Late Style and Final Years
Shostakovichs late music distills his language to essentials: sparse textures, recurring mottos, encoded self-quotation, and a fascination with musical epitaphs. The Fifteenth Symphony (1971) juxtaposes toy-shop gaiety with quotations from Rossini and Wagner, casting memory in an unsettling light; its premiere was conducted by his son, Maxim Shostakovich. Health problems increasingly limited his mobility and pianistic ability, yet he continued to compose with urgency, producing late quartets of searing introspection and works that probe the border between public utterance and private confession. He died on 9 August 1975 in Moscow, leaving a catalog that speaks across cultural and political boundaries.

Personal Life
Private by temperament and cautious in public, Shostakovich nevertheless maintained close bonds with family and a circle of trusted friends. He married more than once and had two children, Galina and Maxim, both of whom pursued musical paths, with Maxim becoming a conductor closely associated with his fathers music.
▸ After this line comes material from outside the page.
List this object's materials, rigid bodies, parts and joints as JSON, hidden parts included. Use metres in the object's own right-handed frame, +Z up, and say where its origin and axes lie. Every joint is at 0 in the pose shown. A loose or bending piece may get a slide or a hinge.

Home life, often shadowed by political scrutiny and the practical demands placed on a celebrated Soviet artist, coexisted with a work ethic that produced a vast, meticulously crafted body of music.

Reception, Debates, and Legacy
From the first triumphs of the 1920s to the controversies of the Cold War, Shostakovichs reputation has been refracted through politics. Posthumous debates, including the contested memoir Testimony associated with Solomon Volkov, fed arguments about his inner beliefs and his stance toward power. What remains beyond dispute is the scale and impact of his achievement: fifteen symphonies that define a modern symphonic journey; chamber music of confessional intensity; concertos tailored to great performers; and theater and film scores that entered popular consciousness. Interpreters such as Mravinsky, Kondrashin, Rostropovich, Oistrakh, Nikolayeva, Britten, and later generations of musicians have kept his voice alive. His music, capable of irony and grief, laughter and resolve, stands as a chronicle of a century and a testament to artistic integrity under pressure.